[Object modeling scripts]
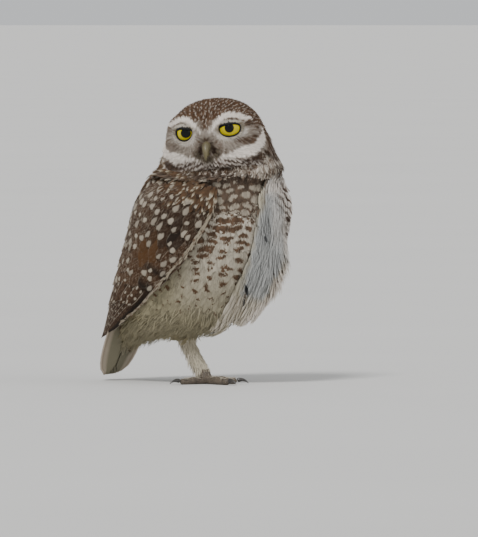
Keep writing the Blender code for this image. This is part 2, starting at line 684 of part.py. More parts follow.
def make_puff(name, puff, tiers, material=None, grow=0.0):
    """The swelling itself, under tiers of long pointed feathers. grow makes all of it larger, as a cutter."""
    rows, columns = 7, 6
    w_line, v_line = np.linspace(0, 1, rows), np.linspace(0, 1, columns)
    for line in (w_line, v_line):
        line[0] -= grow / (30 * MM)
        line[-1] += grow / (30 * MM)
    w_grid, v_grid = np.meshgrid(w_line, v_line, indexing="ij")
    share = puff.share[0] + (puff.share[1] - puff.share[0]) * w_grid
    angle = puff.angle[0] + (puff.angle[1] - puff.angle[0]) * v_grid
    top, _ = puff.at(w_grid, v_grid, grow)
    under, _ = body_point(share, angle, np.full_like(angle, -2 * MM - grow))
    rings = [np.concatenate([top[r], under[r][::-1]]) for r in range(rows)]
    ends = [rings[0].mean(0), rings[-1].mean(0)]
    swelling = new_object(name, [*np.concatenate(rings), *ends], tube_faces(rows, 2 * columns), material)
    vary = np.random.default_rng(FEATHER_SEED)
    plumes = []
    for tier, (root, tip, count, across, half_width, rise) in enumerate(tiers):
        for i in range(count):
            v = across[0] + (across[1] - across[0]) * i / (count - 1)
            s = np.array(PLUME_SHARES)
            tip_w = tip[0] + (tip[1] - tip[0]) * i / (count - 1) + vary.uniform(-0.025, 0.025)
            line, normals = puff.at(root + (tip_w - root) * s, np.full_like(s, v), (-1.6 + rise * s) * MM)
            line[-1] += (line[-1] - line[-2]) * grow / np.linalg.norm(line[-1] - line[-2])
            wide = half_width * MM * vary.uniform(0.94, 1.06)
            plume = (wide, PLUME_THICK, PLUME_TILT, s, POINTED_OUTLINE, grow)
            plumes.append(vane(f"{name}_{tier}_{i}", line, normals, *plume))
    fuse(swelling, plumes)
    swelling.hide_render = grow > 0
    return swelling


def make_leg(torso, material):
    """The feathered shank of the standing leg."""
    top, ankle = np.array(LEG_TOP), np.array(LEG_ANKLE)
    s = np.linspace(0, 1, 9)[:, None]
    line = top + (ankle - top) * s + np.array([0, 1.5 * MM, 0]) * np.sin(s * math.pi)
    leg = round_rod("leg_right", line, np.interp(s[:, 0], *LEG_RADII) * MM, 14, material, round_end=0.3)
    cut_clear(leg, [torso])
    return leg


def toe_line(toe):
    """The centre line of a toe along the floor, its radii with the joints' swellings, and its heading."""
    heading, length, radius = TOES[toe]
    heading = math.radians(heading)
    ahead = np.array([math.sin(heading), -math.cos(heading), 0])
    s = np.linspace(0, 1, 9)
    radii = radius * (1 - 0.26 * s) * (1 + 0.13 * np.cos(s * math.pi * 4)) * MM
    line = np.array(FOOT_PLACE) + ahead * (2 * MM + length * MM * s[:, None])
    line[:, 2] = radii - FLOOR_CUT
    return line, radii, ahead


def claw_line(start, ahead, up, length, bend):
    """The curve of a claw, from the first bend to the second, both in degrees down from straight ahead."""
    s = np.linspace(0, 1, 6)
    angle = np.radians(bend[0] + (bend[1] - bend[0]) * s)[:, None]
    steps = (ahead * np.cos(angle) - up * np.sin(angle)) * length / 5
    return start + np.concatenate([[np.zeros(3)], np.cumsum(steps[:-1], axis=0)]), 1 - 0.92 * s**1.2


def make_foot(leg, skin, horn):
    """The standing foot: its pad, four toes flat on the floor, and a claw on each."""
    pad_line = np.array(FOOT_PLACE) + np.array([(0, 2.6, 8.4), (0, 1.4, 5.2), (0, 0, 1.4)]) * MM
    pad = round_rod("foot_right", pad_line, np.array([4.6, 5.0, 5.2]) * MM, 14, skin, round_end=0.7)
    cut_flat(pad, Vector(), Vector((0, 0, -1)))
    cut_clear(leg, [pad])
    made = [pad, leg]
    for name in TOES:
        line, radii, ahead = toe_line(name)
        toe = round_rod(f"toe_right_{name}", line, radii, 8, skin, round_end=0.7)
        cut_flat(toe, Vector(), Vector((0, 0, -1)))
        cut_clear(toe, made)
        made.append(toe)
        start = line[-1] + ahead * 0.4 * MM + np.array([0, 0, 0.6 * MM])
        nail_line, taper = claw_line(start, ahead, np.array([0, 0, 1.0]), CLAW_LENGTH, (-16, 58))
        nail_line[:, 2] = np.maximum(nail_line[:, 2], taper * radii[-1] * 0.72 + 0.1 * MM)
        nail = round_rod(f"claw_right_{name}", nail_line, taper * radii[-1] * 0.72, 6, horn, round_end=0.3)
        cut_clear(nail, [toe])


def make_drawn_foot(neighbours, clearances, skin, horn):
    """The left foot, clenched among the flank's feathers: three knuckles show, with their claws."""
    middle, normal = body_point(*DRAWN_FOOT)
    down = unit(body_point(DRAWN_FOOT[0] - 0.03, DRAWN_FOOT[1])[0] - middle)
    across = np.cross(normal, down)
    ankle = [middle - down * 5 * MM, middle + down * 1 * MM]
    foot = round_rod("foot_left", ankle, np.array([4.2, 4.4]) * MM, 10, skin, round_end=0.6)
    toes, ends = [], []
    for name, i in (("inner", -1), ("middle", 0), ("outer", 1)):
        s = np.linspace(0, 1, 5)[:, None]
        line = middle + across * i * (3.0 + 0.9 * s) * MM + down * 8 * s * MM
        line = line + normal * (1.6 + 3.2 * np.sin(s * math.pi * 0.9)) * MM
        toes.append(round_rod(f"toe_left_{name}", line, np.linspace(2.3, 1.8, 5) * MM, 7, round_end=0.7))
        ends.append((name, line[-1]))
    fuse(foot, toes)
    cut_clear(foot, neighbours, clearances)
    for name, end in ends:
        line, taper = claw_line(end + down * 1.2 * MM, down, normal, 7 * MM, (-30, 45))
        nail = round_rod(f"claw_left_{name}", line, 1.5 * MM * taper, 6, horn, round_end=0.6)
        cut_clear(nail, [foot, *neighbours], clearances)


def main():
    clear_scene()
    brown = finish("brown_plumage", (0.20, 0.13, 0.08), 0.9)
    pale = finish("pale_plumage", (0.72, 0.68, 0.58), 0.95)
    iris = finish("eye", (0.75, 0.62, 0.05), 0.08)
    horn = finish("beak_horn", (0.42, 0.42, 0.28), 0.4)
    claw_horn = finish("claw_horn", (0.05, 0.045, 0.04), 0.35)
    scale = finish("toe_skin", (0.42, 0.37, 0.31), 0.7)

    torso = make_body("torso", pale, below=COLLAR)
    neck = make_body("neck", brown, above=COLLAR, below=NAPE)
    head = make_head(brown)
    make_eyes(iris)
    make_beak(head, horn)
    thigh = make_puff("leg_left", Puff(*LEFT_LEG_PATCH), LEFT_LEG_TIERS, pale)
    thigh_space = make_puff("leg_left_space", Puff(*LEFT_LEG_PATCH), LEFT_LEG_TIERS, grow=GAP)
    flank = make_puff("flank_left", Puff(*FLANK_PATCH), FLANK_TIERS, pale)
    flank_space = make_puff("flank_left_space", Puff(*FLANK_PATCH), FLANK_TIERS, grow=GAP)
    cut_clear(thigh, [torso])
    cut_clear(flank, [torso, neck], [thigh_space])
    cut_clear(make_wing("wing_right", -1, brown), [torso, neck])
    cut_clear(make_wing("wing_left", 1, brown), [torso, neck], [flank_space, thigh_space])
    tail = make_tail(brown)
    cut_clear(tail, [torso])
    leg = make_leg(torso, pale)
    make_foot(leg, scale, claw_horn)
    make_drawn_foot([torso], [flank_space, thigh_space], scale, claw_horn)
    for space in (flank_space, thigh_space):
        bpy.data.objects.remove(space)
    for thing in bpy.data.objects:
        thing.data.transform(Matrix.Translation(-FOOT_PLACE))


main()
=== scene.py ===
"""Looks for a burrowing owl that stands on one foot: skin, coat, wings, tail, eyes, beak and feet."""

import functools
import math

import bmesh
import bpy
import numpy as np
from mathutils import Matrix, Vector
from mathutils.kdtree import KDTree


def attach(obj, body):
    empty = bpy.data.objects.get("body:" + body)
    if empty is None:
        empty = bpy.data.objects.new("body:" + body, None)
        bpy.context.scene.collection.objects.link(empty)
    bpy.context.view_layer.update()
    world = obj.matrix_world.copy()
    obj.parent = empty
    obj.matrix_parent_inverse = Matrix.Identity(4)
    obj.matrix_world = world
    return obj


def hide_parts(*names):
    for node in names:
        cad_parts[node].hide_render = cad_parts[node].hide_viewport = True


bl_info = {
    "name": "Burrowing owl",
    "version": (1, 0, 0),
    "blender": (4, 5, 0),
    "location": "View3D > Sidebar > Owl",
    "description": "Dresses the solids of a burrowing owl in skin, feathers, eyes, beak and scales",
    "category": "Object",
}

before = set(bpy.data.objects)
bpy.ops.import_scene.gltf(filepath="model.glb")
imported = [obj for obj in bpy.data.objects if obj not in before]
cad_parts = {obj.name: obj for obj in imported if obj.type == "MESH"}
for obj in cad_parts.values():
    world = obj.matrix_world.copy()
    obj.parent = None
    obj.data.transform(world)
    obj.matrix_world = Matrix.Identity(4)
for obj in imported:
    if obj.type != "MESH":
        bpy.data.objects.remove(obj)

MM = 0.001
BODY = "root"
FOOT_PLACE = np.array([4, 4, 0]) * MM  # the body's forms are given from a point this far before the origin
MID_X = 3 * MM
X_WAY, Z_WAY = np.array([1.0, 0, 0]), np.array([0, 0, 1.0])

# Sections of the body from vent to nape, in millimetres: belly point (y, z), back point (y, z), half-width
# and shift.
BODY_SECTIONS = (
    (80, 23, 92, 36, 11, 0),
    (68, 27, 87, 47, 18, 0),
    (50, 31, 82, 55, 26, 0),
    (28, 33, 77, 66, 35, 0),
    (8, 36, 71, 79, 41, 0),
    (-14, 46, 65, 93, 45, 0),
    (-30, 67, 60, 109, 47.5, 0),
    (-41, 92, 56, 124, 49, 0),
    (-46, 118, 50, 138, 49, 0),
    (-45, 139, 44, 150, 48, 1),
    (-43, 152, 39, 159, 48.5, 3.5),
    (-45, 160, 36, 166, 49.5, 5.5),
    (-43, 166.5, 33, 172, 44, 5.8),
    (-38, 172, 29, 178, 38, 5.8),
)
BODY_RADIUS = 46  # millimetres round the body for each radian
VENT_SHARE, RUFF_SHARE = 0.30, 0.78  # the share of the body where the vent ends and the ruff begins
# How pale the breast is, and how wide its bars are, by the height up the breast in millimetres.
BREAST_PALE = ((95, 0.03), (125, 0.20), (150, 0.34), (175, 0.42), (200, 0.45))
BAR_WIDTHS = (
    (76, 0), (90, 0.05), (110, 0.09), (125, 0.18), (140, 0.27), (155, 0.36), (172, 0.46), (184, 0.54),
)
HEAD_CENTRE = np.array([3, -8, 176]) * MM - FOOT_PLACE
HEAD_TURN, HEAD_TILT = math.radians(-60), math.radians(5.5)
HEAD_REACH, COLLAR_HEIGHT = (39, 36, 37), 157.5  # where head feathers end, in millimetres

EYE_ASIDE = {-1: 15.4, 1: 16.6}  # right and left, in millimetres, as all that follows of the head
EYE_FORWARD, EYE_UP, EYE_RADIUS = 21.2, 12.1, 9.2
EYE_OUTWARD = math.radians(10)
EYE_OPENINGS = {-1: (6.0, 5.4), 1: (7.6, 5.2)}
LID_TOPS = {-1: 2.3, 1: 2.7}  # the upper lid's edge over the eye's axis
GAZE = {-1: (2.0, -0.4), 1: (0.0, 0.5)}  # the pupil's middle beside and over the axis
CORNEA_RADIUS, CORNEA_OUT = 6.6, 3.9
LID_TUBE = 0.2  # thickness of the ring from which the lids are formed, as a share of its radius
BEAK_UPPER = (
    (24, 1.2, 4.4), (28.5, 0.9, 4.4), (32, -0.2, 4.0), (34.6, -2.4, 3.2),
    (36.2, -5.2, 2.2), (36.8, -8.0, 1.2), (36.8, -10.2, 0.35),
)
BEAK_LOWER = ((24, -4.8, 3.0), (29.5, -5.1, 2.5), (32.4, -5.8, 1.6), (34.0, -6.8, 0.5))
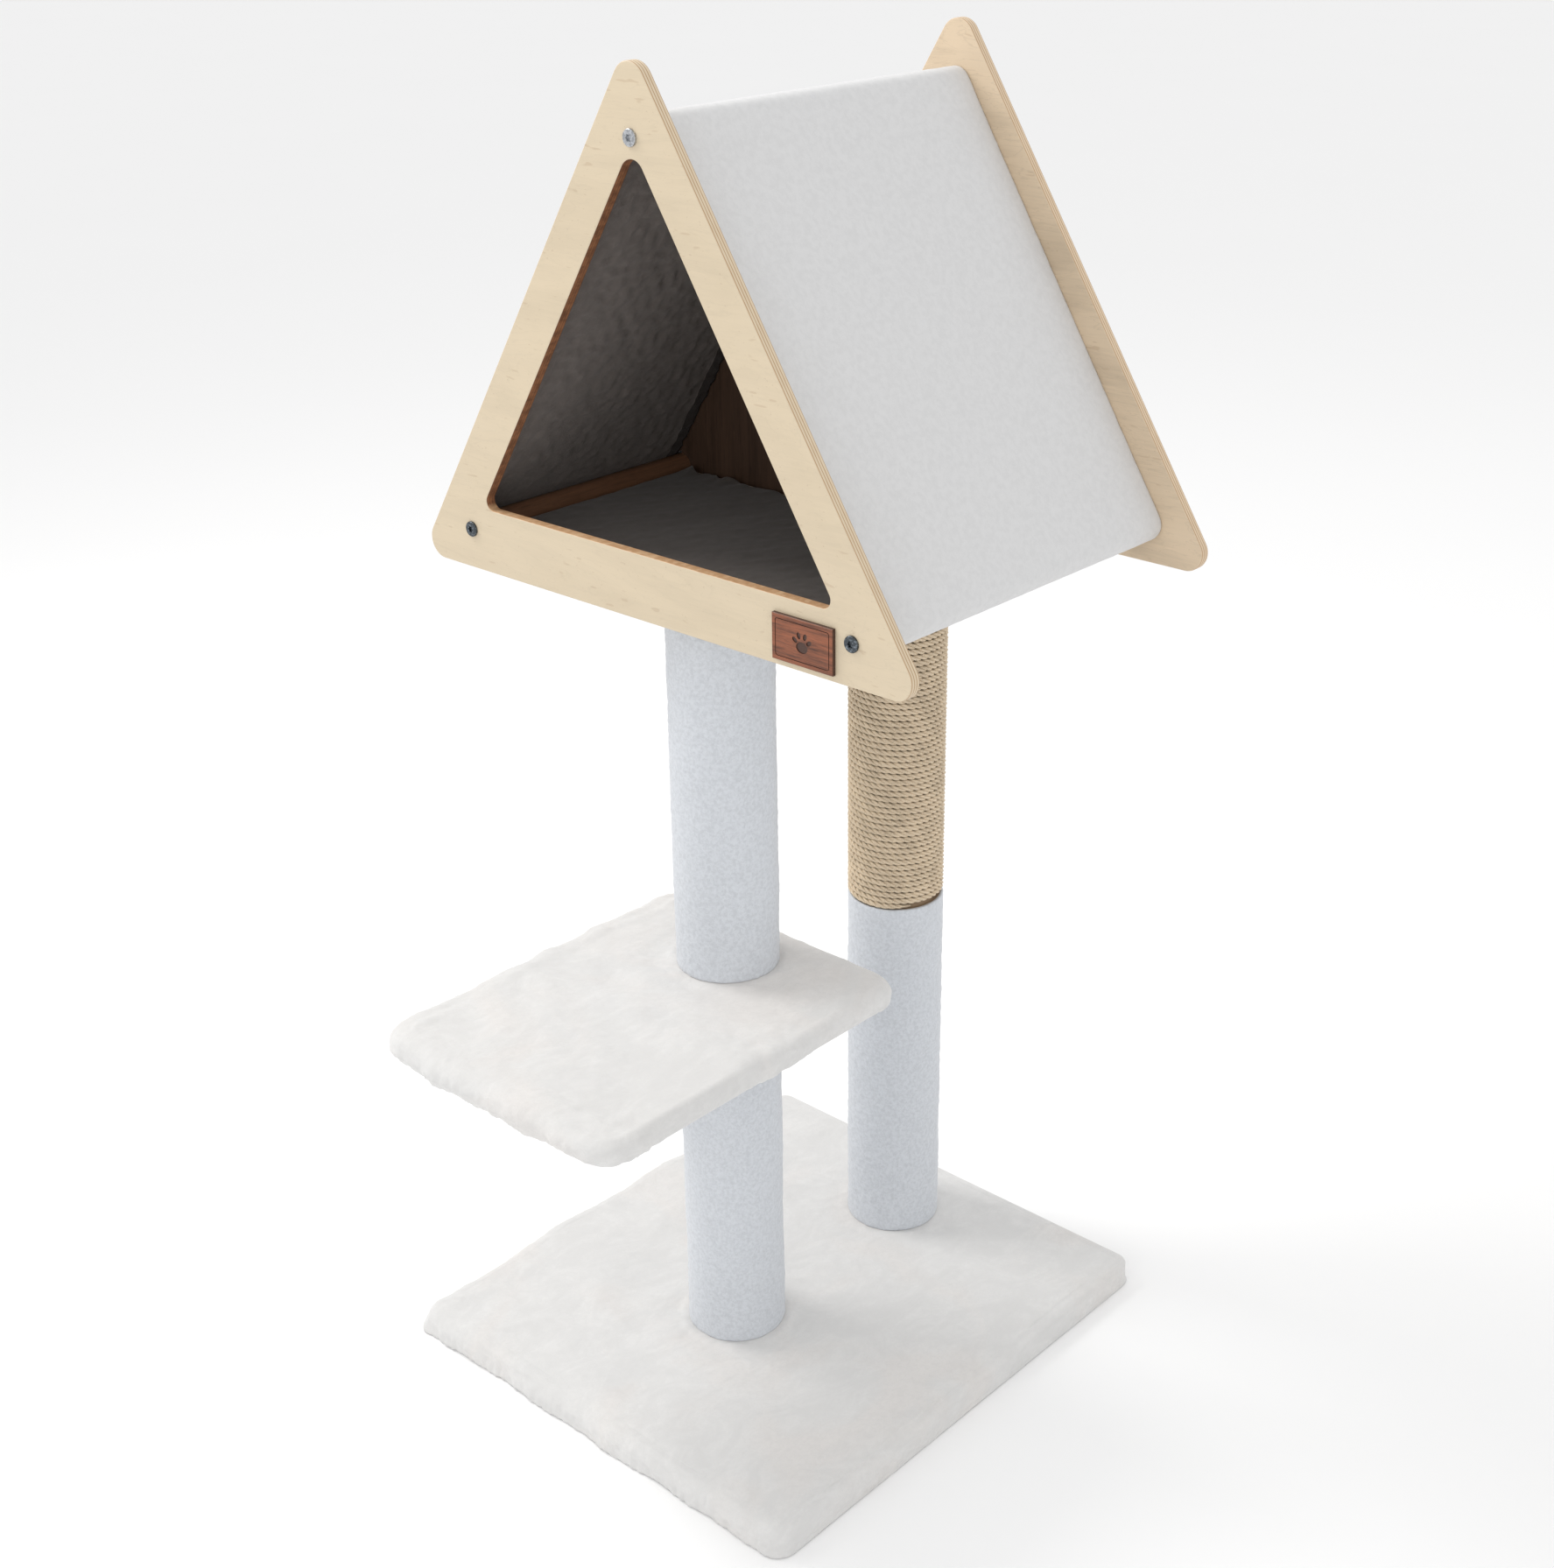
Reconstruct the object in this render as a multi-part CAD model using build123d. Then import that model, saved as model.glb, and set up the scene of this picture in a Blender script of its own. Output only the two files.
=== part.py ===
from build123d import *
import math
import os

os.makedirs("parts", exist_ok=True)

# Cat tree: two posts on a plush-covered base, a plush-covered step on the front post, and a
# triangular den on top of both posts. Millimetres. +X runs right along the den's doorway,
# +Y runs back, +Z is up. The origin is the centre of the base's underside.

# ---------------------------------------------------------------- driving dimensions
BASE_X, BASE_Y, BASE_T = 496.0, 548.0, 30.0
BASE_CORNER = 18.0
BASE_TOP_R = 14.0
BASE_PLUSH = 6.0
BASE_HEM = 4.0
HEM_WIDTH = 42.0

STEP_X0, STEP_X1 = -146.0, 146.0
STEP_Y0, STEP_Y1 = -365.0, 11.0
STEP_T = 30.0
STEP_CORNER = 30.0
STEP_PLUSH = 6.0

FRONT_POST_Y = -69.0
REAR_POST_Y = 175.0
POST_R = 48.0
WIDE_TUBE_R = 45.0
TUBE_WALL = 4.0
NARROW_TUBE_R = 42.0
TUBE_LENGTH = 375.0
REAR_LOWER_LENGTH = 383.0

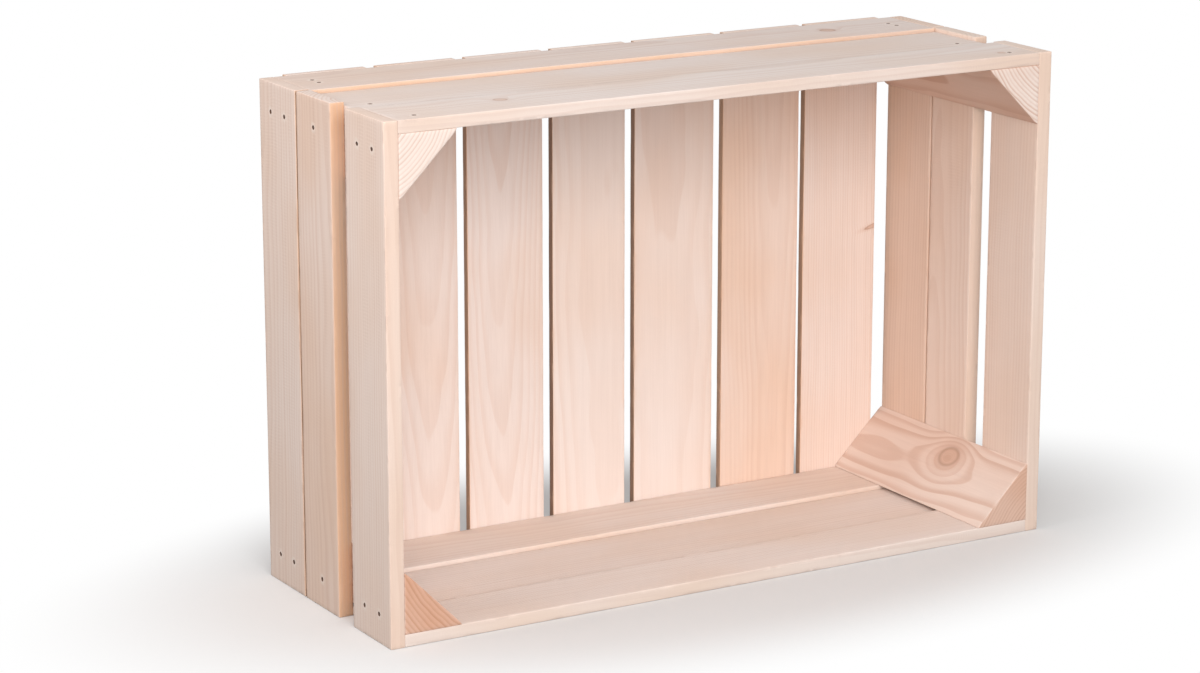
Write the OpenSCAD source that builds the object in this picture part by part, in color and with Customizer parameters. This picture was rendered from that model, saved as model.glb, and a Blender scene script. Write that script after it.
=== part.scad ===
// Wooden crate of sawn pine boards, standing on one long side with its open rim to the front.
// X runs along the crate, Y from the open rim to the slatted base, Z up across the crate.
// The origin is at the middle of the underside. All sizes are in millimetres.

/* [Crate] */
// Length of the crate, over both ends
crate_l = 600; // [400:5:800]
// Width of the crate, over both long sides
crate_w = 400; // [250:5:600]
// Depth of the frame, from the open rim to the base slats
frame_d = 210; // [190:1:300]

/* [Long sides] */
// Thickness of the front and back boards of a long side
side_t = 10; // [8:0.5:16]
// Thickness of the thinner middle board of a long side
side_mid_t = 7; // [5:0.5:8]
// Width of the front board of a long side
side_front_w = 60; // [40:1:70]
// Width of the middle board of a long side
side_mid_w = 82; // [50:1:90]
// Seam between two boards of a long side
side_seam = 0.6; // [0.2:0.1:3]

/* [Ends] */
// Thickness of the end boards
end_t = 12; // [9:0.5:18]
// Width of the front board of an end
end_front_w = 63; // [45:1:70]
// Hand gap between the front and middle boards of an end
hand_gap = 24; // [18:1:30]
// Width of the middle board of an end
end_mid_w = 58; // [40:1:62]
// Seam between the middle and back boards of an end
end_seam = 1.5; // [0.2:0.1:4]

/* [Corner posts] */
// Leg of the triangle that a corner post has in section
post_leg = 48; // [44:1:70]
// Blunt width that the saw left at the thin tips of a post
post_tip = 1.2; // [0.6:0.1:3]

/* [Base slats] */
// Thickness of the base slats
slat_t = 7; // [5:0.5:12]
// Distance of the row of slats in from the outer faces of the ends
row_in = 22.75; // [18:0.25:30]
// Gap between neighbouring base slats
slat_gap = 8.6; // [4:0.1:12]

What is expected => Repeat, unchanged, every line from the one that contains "cut_clear(flank, [torso, neck], [thigh_space])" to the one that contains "imported = [obj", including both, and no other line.

Reply =>
    cut_clear(flank, [torso, neck], [thigh_space])
    cut_clear(make_wing("wing_right", -1, brown), [torso, neck])
    cut_clear(make_wing("wing_left", 1, brown), [torso, neck], [flank_space, thigh_space])
    tail = make_tail(brown)
    cut_clear(tail, [torso])
    leg = make_leg(torso, pale)
    make_foot(leg, scale, claw_horn)
    make_drawn_foot([torso], [flank_space, thigh_space], scale, claw_horn)
    for space in (flank_space, thigh_space):
        bpy.data.objects.remove(space)
    for thing in bpy.data.objects:
        thing.data.transform(Matrix.Translation(-FOOT_PLACE))


main()
=== scene.py ===
"""Looks for a burrowing owl that stands on one foot: skin, coat, wings, tail, eyes, beak and feet."""

import functools
import math

import bmesh
import bpy
import numpy as np
from mathutils import Matrix, Vector
from mathutils.kdtree import KDTree


def attach(obj, body):
    empty = bpy.data.objects.get("body:" + body)
    if empty is None:
        empty = bpy.data.objects.new("body:" + body, None)
        bpy.context.scene.collection.objects.link(empty)
    bpy.context.view_layer.update()
    world = obj.matrix_world.copy()
    obj.parent = empty
    obj.matrix_parent_inverse = Matrix.Identity(4)
    obj.matrix_world = world
    return obj


def hide_parts(*names):
    for node in names:
        cad_parts[node].hide_render = cad_parts[node].hide_viewport = True


bl_info = {
    "name": "Burrowing owl",
    "version": (1, 0, 0),
    "blender": (4, 5, 0),
    "location": "View3D > Sidebar > Owl",
    "description": "Dresses the solids of a burrowing owl in skin, feathers, eyes, beak and scales",
    "category": "Object",
}

before = set(bpy.data.objects)
bpy.ops.import_scene.gltf(filepath="model.glb")
imported = [obj for obj in bpy.data.objects if obj not in before]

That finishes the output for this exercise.